While dividing the Caspian Sea, did we lose the fleet?
Isn't it time for Russia to give up the vicious practice of giving everything away, or closing or liquidating it? The reason it does this is unclear. It seems that Russia is ready to make steps towards other countries, but in turn it gets no gratitude. The Lourdes base in Cuba, where "atypical" Chinese are now settled, the Cam Ranh base in Vietnam (which is nobody's yet), and so on. And now, Russia is getting ready to cut the fleet into pieces.

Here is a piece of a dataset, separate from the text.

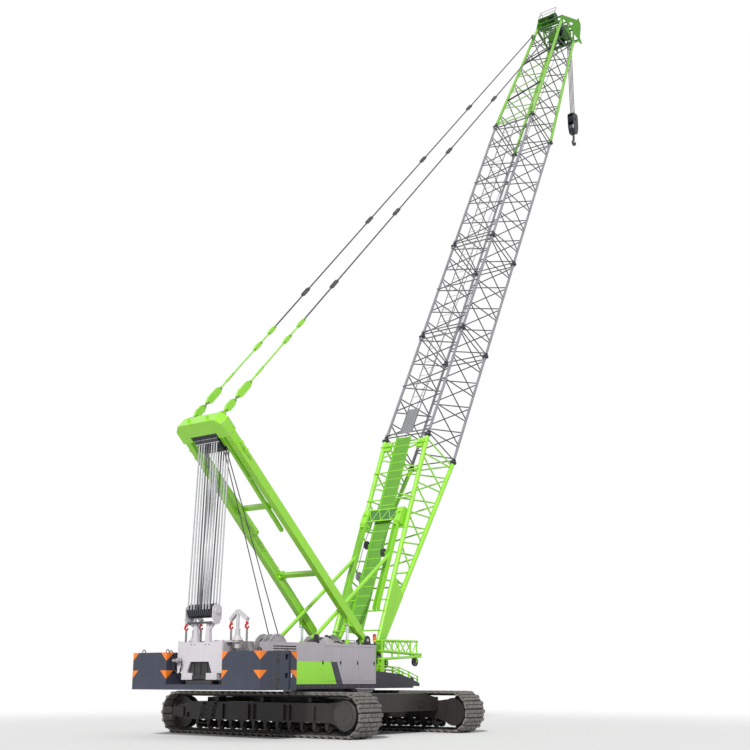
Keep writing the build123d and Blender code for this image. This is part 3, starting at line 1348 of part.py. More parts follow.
def build_front():
    nodes["stowed_strut"] = Compound(children=[stowed_truss()] + front_rails())
    x, y = lamp_place
    lamp = box(housing_front - 130, x + 70, y - 60, y + 60, housing_top + seat_gap, housing_top + 45)
    lamp += tube((x, y, housing_top + 40), (x, y, housing_top + 130), 30)
    for index in range(3):
        z = housing_top + 110 + index * 95
        lamp += tube((x, y, z), (x, y, z + 85), 62)
        lamp += tube((x, y, z + 80), (x, y, z + 100), 48)
    nodes["lamp_stack"] = lamp


def build_winches():
    """Grooved drums between flanges; the flanges have a rim and lightening holes."""
    for name, (x, y0, y1, z) in winches.items():
        drum = disc(x, z, y0, y1, drum_radius) + disc(x, z, y0 - 50, y1 + 50, drum_shaft_radius)
        for face, way in ((y0, 1), (y1, -1)):
            flange = disc(x, z, face, face + way * 40, flange_radius)
            flange -= disc(x, z, face - way * 5, face + way * 14, flange_radius - 60)
            drum += flange + disc(x, z, face, face + way * 30, 170)
        if name == "rear":
            drum += disc(x, z, (y0 + y1) / 2 - 15, (y0 + y1) / 2 + 15, flange_radius - 10)
        nodes["winch_drum_" + name] = drum


def hook_shape(x, z):
    """A shank and a bowl: a thick ring opened at one side, with a beak above the opening."""
    bowl = disc(x, z, -48, 48, hook_outer) - disc(x + 12, z + 14, -60, 60, hook_bowl)
    bowl -= slab_xz([(x + 20, z + 150), (x + 20, z + 20), (x + 300, z - 10), (x + 300, z + 230),
                     (x + 90, z + 210)], -60, 60)
    beak = slab_xz([(x + 100, z - 60), (x + 172, z - 40), (x + 176, z + 40), (x + 130, z + 110)], -40, 40)
    neck = slab_xz([(x - 60, z + 80), (x + 20, z + 90), (x + 45, z + 330), (x - 45, z + 330)], -44, 44)
    return bowl + beak + neck


def build_hoist():
    """Falls of rope, the block with its cheeks and sheaves, and the hook that swivels below it."""
    x, _, z = boom_point(tip_end + head_shaft, 0, head_shaft_n)
    x += head_sheave
    top, bottom = z - hook_drop - seat_gap, z - hook_drop - block_height
    lines = []
    for index in range(4):
        y = (index - 1.5) * rope_pitch
        lines.append(tube((x + rope_radius + seat_gap, y, top + seat_gap),
                          (x + rope_radius + seat_gap, y, z), rope_radius))
    nodes["hoist_ropes"] = Compound(children=lines)
    x += 20
    half = block_half_x
    outline = [(x - half * 0.55, bottom), (x + half * 0.55, bottom), (x + half, bottom + 380),
               (x + half, top - 120),
               (x + half - 90, top), (x - half + 90, top), (x - half, top - 120), (x - half, bottom + 380)]
    block = []
    for side in (-1, 1):
        block.append(slab_xz(outline, side * (block_half_y - 30), side * block_half_y))
        block.append(disc(x, top - 330, side * block_half_y, side * (block_half_y + 25), 95))
    block.append(slab_xz([(x - 130, bottom), (x + 130, bottom), (x + 210, bottom + 300),
                          (x - 210, bottom + 300)],
                         -block_half_y, block_half_y))
    block.append(box(x - half + 60, x + half - 60, -block_half_y, block_half_y, top - 60, top))
    block.append(disc(x, top - 330, -block_half_y, block_half_y, 50))
    for index in range(4):
        y = (index - 1.5) * rope_pitch
        block.append(disc(x, top - 330, y - 28, y + 28, half - 15))
    nodes["hook_block"] = union(block)
    bowl_z = bottom - hook_drop_below
    shank = tube((x, 0, bowl_z + 300), (x, 0, bottom - seat_gap), 62)
    nodes["hook"] = shank + hook_shape(x, bowl_z)


if __name__ == "__main__":
    build_undercarriage()
    build_deck()
    build_housings()
    build_tail()
    build_counterweight()
    build_boom()
    build_mast()
    build_links()
    build_pendants()
    build_cab()
    build_front()
    build_winches()
    build_hoist()
    for name, shape in nodes.items():
        export_step(shape, "parts/%s.step" % name)
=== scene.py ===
import math
import bpy
import numpy as np
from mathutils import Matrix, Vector


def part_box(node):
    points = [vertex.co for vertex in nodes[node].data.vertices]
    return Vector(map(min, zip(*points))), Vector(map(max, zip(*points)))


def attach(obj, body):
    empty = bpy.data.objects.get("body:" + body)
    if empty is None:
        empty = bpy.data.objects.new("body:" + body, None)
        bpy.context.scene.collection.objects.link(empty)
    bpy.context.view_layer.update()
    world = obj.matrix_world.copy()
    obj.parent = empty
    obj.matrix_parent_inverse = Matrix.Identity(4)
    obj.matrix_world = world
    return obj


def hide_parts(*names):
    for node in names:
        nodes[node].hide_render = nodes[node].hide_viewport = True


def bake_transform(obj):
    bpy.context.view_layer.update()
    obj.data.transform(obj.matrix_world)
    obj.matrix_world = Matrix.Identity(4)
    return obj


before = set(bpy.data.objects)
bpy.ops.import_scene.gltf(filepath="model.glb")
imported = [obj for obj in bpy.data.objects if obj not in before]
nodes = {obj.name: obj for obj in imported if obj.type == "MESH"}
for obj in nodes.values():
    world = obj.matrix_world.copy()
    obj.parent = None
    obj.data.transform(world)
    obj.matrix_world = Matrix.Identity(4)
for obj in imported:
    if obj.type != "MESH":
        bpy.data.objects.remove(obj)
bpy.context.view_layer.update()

forward, sideways, upward = np.eye(3)
boomAt = {"foot": (1.66, 2.64), "angle": 62.6}  # foot pin's x and z, and the boom's slope
mastAt = {"foot": (1.01, 3.245), "angle": 136.7}
slopes = {"boom": boomAt, "mast": mastAt}
hoistAt = (-6.1, 4.05)  # x and z of the boom hoist's lower sheaves
mastSheaves = 9.45  # along the mast to its sheaves
boomHalf = (1.11, 1.03)  # the chords' middles on the inserts, across and over
tipStart, tipTaper = 30.67, (0.0375, 0.0307)  # where the tip starts, and how fast its chords draw together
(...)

Russia is still objecting to the creation of extra military units on the Caspian Sea, Russian Federation Deputy Foreign Minister and Presidential Special Envoy on Caspian issues Viktor Kalyuzhny says. "If Russia sticks to the demilitarization position, the question arises: why arm first in order to disarm later?", the deputy foreign minister told journalists in Alma-Ata on Monday. He added that if countries belonging to the Caspian region share the principle that the Caspian Sea is a sea of peace, "we should do everything possible to follow that line."
When Viktor Kalyuzhny was asked if Russia itself was ready to liquidate the Caspian flotilla in the framework of the demilitarization process, the envoy said that "in order answer this question in the future, Russia needs more time and must certainly settle the serious Caucasus problem first."

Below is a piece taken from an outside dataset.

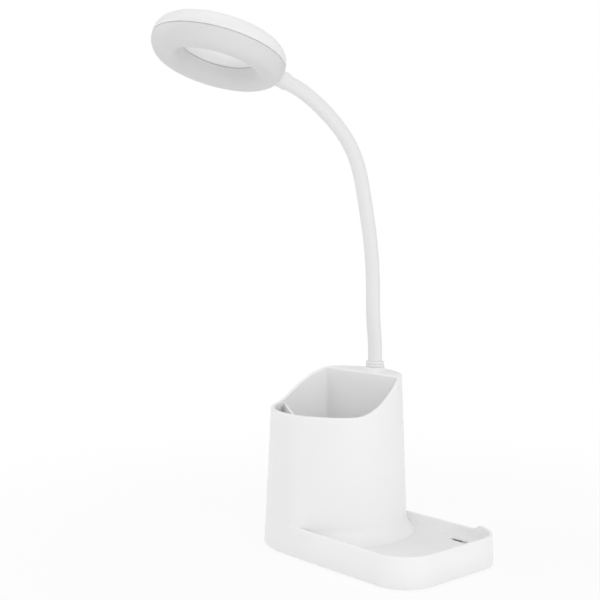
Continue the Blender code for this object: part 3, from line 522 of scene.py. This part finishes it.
def foam():
    """Dark foam rubber with open pores, with painted shade darkening the pores."""
    look = Look("foam_pad")
    # Painted shade: the pores get a darker colour than the skin, standing in for the shade in their
    # hollows
    painted_pore_shade = (0.03, 0.03, 0.03)
    skin_colour = (0.09, 0.09, 0.09)
    pores = look.cells(scale=1400)
    soft = look.noise(scale=300, detail=3)
    # Painted shade in the pores where the bump sinks, mixed with a random tone from the soft noise
    look.feed("Base Color", look.mix(pores * 0.7 + soft * 0.3, painted_pore_shade, skin_colour))
    look.feed("Roughness", 0.8 + soft * 0.15)
    look.bump(pores, 0.12 * mm, strength=0.7)
    return look.material


def circuit_board(name, mask, track):
    """Solder mask with faint tracks under it."""
    look = Look(name)
    weave = look.noise(scale=900, detail=2)
    bands = {"bands_direction": "X"}
    lines = look.node("ShaderNodeTexWave", bands, Vector=look.place, Scale=160.0, Distortion=1.5)
    track_edge = 0.62
    tracks = lines.over(track_edge)
    look.feed("Base Color", look.mix(tracks * 0.75 + weave * 0.2, mask, track))
    look.feed("Roughness", 0.3 + weave * 0.2)
    look.bump(tracks, 0.03 * mm, strength=0.6)
    return look.material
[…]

Russia's position concerning the Caspian problem has become quite an obstacle; the situation was quite different last year. The summit of presidents from the Caspian region on division of the Caspian Sea failed. After the summit, Russian President Vladimir Putin paid a three-day visit to Russia's Astrakhan region and demonstrated that Russia has every chance to get its share in the Caspian Sea division. The Russian president thanked the military who had preserved the basic potential of the Caspian flotilla, the flotilla that Vladimir Putin called "the only instrument to secure Russia’s interests."

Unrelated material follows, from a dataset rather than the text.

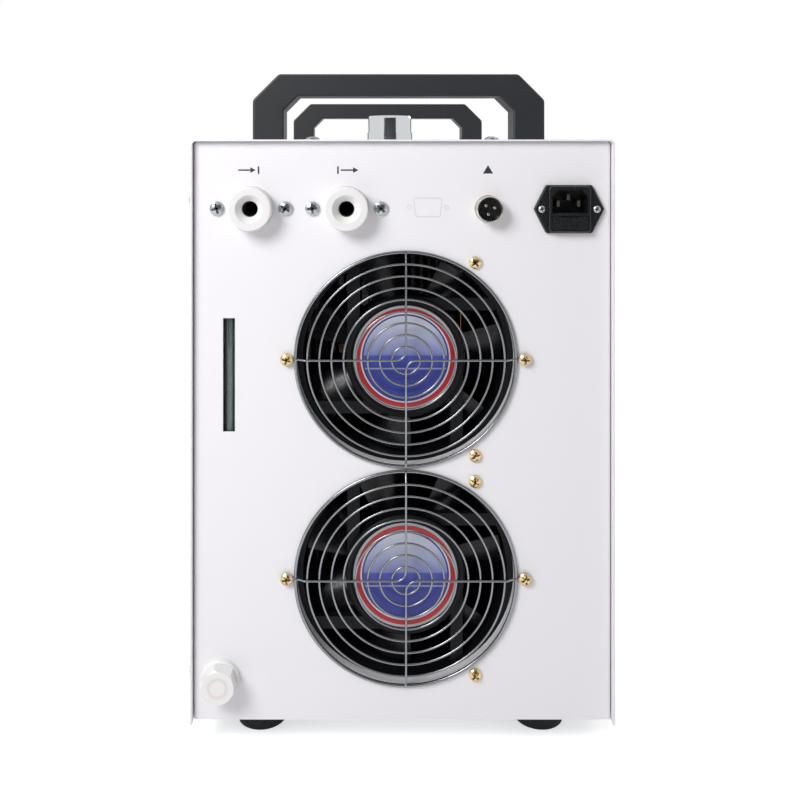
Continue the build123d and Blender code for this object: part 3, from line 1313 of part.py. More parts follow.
def make_fan_rotor(z):
    """The rotor cup with its shaft and its twisted blades."""
    place = on_rear(FAN_X, z, PANEL_IN_Y)
    front = HUB_BACK + ROTOR_GAP
    back = FAN_T - ROTOR_SET
    length = back - front
    tip = FAN_THROAT_R - BLADE_TIP_GAP
    blade = loft([blade_section(size) for size in (BLADE_ROOT, BLADE_MID, BLADE_END)])
    blade = blade & Cylinder(tip, 2 * FAN_T)
    rotor = Cylinder(ROTOR_R, length)
    rotor -= Pos(0, 0, ROTOR_WALL - length / 2) * Cylinder(ROTOR_R - ROTOR_WALL, length, align=BASE)
    blade -= Cylinder(ROTOR_R - ROTOR_WALL / 2, 2 * FAN_T)
    for k in range(BLADE_COUNT):
        rotor += Rot(0, 0, 360 / BLADE_COUNT * k) * blade
    shaft = Pos(0, 0, ROTOR_WALL / 2 - length / 2) * Cylinder(SHAFT_R, back - SHAFT_SET, align=BASE)
    return place * Pos(0, 0, -(front + back) / 2) * (rotor + shaft)


def make_fan_labels():
    """A round printed label on each motor hub."""
    lie = -HUB_SET - HUB_DISH
    return [rod(on_rear(FAN_X, z, PANEL_IN_Y), LABEL_R, LABEL_T, lie) for z in FAN_CENTRES]


def guard_ring(radius, wire, height):
    """One ring of the guard, slightly wider than it is tall: four bends that meet smoothly."""
    off = radius * (GUARD_WIDEN - 1) / (2 - sqrt(2))
    end = radius * GUARD_WIDEN - off
    crown = radius + off
    section = Plane.XZ * Circle(wire)
    found = None
    for k, (x, y, bend) in enumerate([(off, 0, end), (0, -off, crown), (-off, 0, end), (0, off, crown)]):
        quarter = revolve(Pos(bend, 0, 0) * section, Axis.Z, revolution_arc=90)
        quarter = Pos(x, y, height) * Rot(0, 0, 90 * k - 45) * quarter
        found = quarter if found is None else found + quarter
    return found


def make_guard(z):
    """Concentric rings welded under two bent wires that cross at the middle."""
    rings = [GUARD_FIRST_R + k * GUARD_STEP for k in range(GUARD_RINGS)]
    top = GUARD_STAND + 2 * GUARD_WIRE_R - GUARD_WELD
    guard = guard_ring(rings[-1], GUARD_RIM_R, GUARD_RIM_R)
    wide, tall = rings[-1] * GUARD_WIDEN, rings[-1]
    low = GUARD_RIM_R * 2 + GUARD_WIRE_R - GUARD_WELD
    near = rings[-2] + 2 * GUARD_WIRE_R
    bent = [(0, tall, low), (0, tall - GUARD_STEP / 3, low), (0, near, top), (0, 0, top),
            (-near * GUARD_WIDEN, 0, top), (-wide + GUARD_STEP / 3, 0, low), (-wide, 0, low)]
    small = 0.8 * GUARD_WIRE_R
    arm = tube(bent, [small, small, GUARD_BEND_R, small, small], GUARD_WIRE_R)
    arm += Pos(-FAN_HOLE_R, 0, GUARD_WIRE_R) * Torus(GUARD_EYE_R, GUARD_WIRE_R)
    arm += tube([(-wide, 0, GUARD_WIRE_R), (-FAN_HOLE_R + GUARD_EYE_R, 0, GUARD_WIRE_R)], 0, GUARD_WIRE_R)
    guard += arm
    guard += Rot(0, 0, 180) * arm
    for radius in rings[:-1]:
        guard += guard_ring(radius, GUARD_WIRE_R, GUARD_STAND)
    return on_rear(FAN_X, z, PANEL_Y) * guard


def make_fan_screws():
    solid = screw(FAN_SCREW)
    return [place * solid for z in FAN_CENTRES for place, _ in fan_screw_places(z)]


def control_body_w():
    return CONTROL_W - 2 * CONTROL_CUT


def control_body_h():
    return CONTROL_TALL - 2 * CONTROL_CUT


def button_places():
    """Three keys one above the other, right of the display."""
    found = []
    for k in range(len(BUTTON_NAMES)):
        up = (1 - k) * BUTTON_PITCH
        found.append(on_front(CONTROL_X, PAN_Z + CONTROL_H, CONTROL_FRONT_Y) * Pos(BUTTON_X, up, 0))
    return found


def make_controller():
    """The temperature controller: bezel outside, case inside, pockets for window and keys."""
    place = on_front(CONTROL_X, PAN_Z + CONTROL_H, FRONT_PANEL_Y)
    bezel = plate(place, RectangleRounded(CONTROL_W, CONTROL_TALL, 3), CONTROL_BEZEL_T)
    bezel = fillet(bezel.faces().sort_by(Axis.Y)[-1].edges(), 1)
    case = block(place, control_body_w(), control_body_h(), CONTROL_BODY_L + 1, -CONTROL_BODY_L)
    body = bezel + case
    window = place * Pos(WINDOW_X, 0, 0)
    body -= block(window, WINDOW_W, WINDOW_TALL, WINDOW_T + 1, CONTROL_BEZEL_T - WINDOW_T)
    depth = BUTTON_STEM + BUTTON_TRAVEL + FIT_GAP
    for key in button_places():
        body -= block(key, BUTTON_W + 2 * FIT_GAP, BUTTON_TALL + 2 * FIT_GAP, depth + 1, -depth)
    return body


def make_display_window():
    place = on_front(CONTROL_X, PAN_Z + CONTROL_H, FRONT_PANEL_Y) * Pos(WINDOW_X, 0, 0)
    return block(place, WINDOW_W, WINDOW_TALL, WINDOW_T, CONTROL_BEZEL_T - WINDOW_T)


def make_button(place):
    cap = RectangleRounded(BUTTON_W, BUTTON_TALL, 1.2)
    key = place * Pos(0, 0, -BUTTON_STEM) * extrude(cap, BUTTON_STEM + BUTTON_PROUD)
    return fillet(key.faces().sort_by(Axis.Y)[-1].edges(), 0.4)


def switch_place():
    return on_front(SWITCH_X, PAN_Z + CONTROL_H, FRONT_PANEL_Y)


def switch_body_w():
    return SWITCH_W - 4


def switch_body_h():
    return SWITCH_TALL - 3


def make_power_switch():
    """The switch frame with its case, and the seat of the rocker's pins."""
    place = switch_place()
    frame = plate(place, RectangleRounded(SWITCH_W, SWITCH_TALL, 2), SWITCH_BEZEL_T)
    frame = fillet(frame.faces().sort_by(Axis.Y)[-1].edges(), 0.6)
    frame += block(place, switch_body_w(), switch_body_h(), SWITCH_BODY_L + 1, -SWITCH_BODY_L)
    room = rocker_room()
    frame -= block(place, ROCKER_W + 2 * ROCKER_GAP, ROCKER_TALL + 2 * ROCKER_GAP, room + 5, -room)
    pin = place * Pos(0, 0, -ROCKER_PIN_DEEP) * Rot(0, 90, 0)
    return frame - pin * Cylinder(ROCKER_PIN_R + RUNNING_GAP, ROCKER_W + 2 * ROCKER_GAP + 3)


def rocker_room():
    return ROCKER_PIN_DEEP + ROCKER_TALL / 2 * sin(radians(2 * ROCKER_TILT)) + 4


def make_power_rocker():
    """A shallow V seen from the side, tilted so that its lower half is pressed in."""
    half = ROCKER_TALL / 2 - 0.6
    rise = half * sin(radians(ROCKER_TILT))
    outline = make_face(Polyline((-half, 3.6 + rise), (0, 3.2), (half, 3.6 + rise), (half - 1.2, -1),
                                 (2.5, -3.2), (-2.5, -3.2), (-half + 1.2, -1), close=True))
    side = Plane(origin=(-ROCKER_W / 2, 0, 0), x_dir=(0, 1, 0), z_dir=(1, 0, 0))
    body = side * extrude(outline, ROCKER_W)
    pin = Rot(0, 90, 0) * Cylinder(ROCKER_PIN_R, ROCKER_W + 2 * ROCKER_GAP + 2)
    return switch_place() * Pos(0, 0, -ROCKER_PIN_DEEP) * Rot(ROCKER_TILT, 0, 0) * (body + pin)


def make_run_capacitor():
    """The fan and compressor capacitor, clipped upright to the pan."""
    place = Plane(origin=(CAP_X, FRONT_PANEL_IN_Y - CAP_FROM_FRONT, FLOOR_Z))
    can = rod(place, CAP_R, CAP_H) + rod(place, CAP_R + CAP_RIM, CAP_RIM_T)
    for side in (-1, 1):
        can += block(place * Pos(side * CAP_TAB_X, 0, 0), 1, CAP_TAB_W, CAP_TAB_L + 1, CAP_H - 1)
    return can


def make_wiring_loom():
    """The bundle from the mains inlet to the switch and the controller."""
    start_y = PANEL_Y + SOCKET_BODY_L + BLADE_TAIL
    z = PAN_Z + SOCKET_H + BLADE_TOP_UP
    high = PAN_Z + LOOM_H
    end_y = FRONT_PANEL_Y - SWITCH_BODY_L
    near, far = LOOM_RUN
    points = [(SOCKET_X, start_y, z), (SOCKET_X, start_y + near, z), (LOOM_X, start_y + far, high),
              (LOOM_X, end_y - far, high), (SWITCH_X, end_y - near, PAN_Z + CONTROL_H),
              (SWITCH_X, end_y, PAN_Z + CONTROL_H)]
    return tube(points, LOOM_BEND_R, LOOM_R)


def save(name, shape):
    """Writes one piece, or one group of like pieces, as its own file."""
    solids = shape if isinstance(shape, list) else [shape]
    solids = [solid for item in solids for solid in item.solids()]
    whole = solids[0] if len(solids) == 1 else Compound(children=solids)
    whole.label = name
    export_step(whole, f"parts/{name}.step")


def main():
    os.makedirs("parts", exist_ok=True)
    save("base_pan", make_base_pan())
    save("rear_panel", make_rear_panel())
    save("front_panel", make_front_panel())
    save("cover", make_cover())
    save("rubber_feet", make_feet())
    save("foot_screws", make_foot_screws())
    save("rear_handle", make_handle(REAR_Y + HANDLE_FROM_END))
    save("front_handle", make_handle(FRONT_Y - HANDLE_FROM_END))
    save("handle_screws", make_handle_screws())
    save("cover_screws", make_cover_screws())
    save("filler_neck", make_filler_neck())
    save("filler_cap", make_filler_cap())
    save("cap_gasket", make_cap_gasket())
    save("water_tank", make_tank())
    save("tank_lid", make_tank_lid())
    save("tank_shelf", make_tank_shelf())
    save("evaporator_coil", make_evaporator_coil())
    save("compressor", make_compressor())
    save("compressor_grommets", make_grommets())
    save("compressor_bolts", make_compressor_bolts())
    save("condenser_core", make_condenser_core())
    save("condenser_bends", make_condenser_bends())
    save("fan_shroud", make_fan_shroud())
    save("refrigerant_lines", make_refrigerant_lines() + [make_filter_drier()])
    save("pump_motor", make_pump_motor())
    save("pump_head", make_pump_head())
    save("water_hoses", make_water_hoses())
    save("sight_elbows", make_sight_elbows())
    save("sight_tube", make_sight_tube())
    for name, x in zip(("inlet_fitting", "outlet_fitting"), FITTING_X):
        save(name, make_fitting(x))
    save("fitting_screws", make_fitting_screws())
    save("alarm_plug_shell", make_plug_shell())
    save("alarm_plug_insert", make_plug_insert())
    save("alarm_plug_pins", make_plug_pins())
    save("lock_nuts", make_lock_nuts())
    save("power_inlet", make_power_inlet())
    save("power_blades", make_power_blades())
    save("fuse_drawer", make_fuse_drawer())
    save("fuses", make_fuses())
    save("inlet_screws", make_socket_screws())
    save("drain_valve", make_drain_valve())
    save("drain_cap", make_drain_cap())
    for name, z in zip(FAN_NAMES, FAN_CENTRES):
        save(f"{name}_fan_frame", make_fan_frame(z))
        save(f"{name}_fan_rotor", make_fan_rotor(z))
        save(f"{name}_fan_guard", make_guard(z))
    save("fan_screws", make_fan_screws())
    save("fan_labels", make_fan_labels())
    save("controller", make_controller())
    save("display_window", make_display_window())
    for name, place in zip(BUTTON_NAMES, button_places()):
        save(name, make_button(place))
    save("power_switch", make_power_switch())
    save("power_rocker", make_power_rocker())
    save("run_capacitor", make_run_capacitor())
    save("wiring_loom", make_wiring_loom())


main()
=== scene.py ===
# %% [markdown]
# # A recirculating chiller, seen from its rear panel
#
# The solids of this machine come from CAD. This file gives them their finishes, makes the small
# repeated metalwork again with finer detail, and sets up the camera, the floor and the lamps.
# Everything is in metres and in the frame of the CAD model: +Z is up, and the rear panel faces -Y.

from math import cos, pi, radians, sin

import bpy
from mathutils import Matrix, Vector


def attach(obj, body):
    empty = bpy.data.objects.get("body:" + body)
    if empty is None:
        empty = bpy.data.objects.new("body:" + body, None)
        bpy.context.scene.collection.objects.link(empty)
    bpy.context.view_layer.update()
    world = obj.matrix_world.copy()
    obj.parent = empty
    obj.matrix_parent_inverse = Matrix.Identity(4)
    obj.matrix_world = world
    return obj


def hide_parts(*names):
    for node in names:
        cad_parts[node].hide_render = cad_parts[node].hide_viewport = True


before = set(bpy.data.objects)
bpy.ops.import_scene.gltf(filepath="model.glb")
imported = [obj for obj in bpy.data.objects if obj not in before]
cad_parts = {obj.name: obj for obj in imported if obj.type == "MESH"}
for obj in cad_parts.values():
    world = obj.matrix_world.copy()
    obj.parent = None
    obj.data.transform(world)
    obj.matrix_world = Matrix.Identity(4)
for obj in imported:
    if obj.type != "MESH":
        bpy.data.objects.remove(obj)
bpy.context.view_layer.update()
scene = bpy.context.scene
MM = 0.001

# %% [markdown]
# ## The camera
#
# The picture was taken straight on, with the lens a little left of the middle and about level with
# the top of the casing. That shows in two things: the panel's sides stay almost parallel, and the
# front handle shrinks towards a point near the top. So the camera looks along +Y without any tilt,
# and a lens shift brings the whole panel into the frame, as a view camera would. Part of the
# camera's height is a lift of its own, kept apart from its place: a shifted lens needs that lift
# from every side to keep the unit in the middle, so it stays when the camera is moved elsewhere.

# %% Place the camera
PANEL_Y = -267.0
VIEW_DISTANCE = 600.0
VIEW_WIDTH = 549.1
EYE_X = -23.6
EYE_Z = 405.6
FRAME_MIDDLE_X = -1.6
FRAME_MIDDLE_Z = 239.8
LIFT = 275.0
NEAREST = 10.0

lens = bpy.data.cameras.new("panel_camera")
lens.lens = lens.sensor_width * VIEW_DISTANCE / VIEW_WIDTH
lens.shift_x = (FRAME_MIDDLE_X - EYE_X) / VIEW_WIDTH
lens.shift_y = (FRAME_MIDDLE_Z - EYE_Z) / VIEW_WIDTH
lens.clip_start = NEAREST * MM
camera = bpy.data.objects.new("panel_camera", lens)
camera.delta_location = Vector((0, 0, LIFT)) * MM
camera.location = Vector((EYE_X, PANEL_Y - VIEW_DISTANCE, EYE_Z - LIFT)) * MM
camera.rotation_euler = (radians(90), 0, 0)
scene.collection.objects.link(camera)
scene.camera = camera
print("focal length:", round(lens.lens, 1), "shift:", round(lens.shift_x, 3), round(lens.shift_y, 3))

# %% [markdown]
# ## Colours and nodes
#
# Colours are written as the hex values that an eye would pick from the real surface. Blender
# mixes light in linear values, so one function converts them. A second small function adds a node
# and fills its sockets, and the materials below are all written with it.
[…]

It was declared that exercises of the Caspian flotilla would be held in the northern and central parts of the sea and would have a military character. Also, Vladimir Putin demanded that as many military men as possible (not only sailors) take part in the exercises. He added that not only vessels of the Caspian flotilla, but also subdivisions of the North Caucasus military circuit, the regional department of the Russian Frontier Service, units of the 4th Air Force armies and the Air Defense would be engaged in the exercises. When this was stated, the order to hold exercises looked like a direct threat to Russia’s neighbors in the area, although officials took every measure to play down the threatening tone of the Russian president.
Taking into consideration the fact that Russia's leader announced an increase of the Russian military presence, the presidents of other countries of the Caspian region may face an unpleasant prospect in the face of a strong Russian fleet. This fleet may become an analogous to the well-known gunboats that at the beginning of the 20th century defended the interests of great powers all over the world with the help of their guns.
The exercises were held and Russia shook its fists, but got zero return. Teheran and Ashkhabad still insist that each party in the Caspian Sea region get 20% each. So, as the Russian Deputy Foreign Minister Viktor Kalyuzhny states, it is time to holster the guns. Another summit on the problem is to be held soon, where the Turkmen leader and the Ayatollah will appreciate Russia's present. And Russia will get something in return. Or it won't.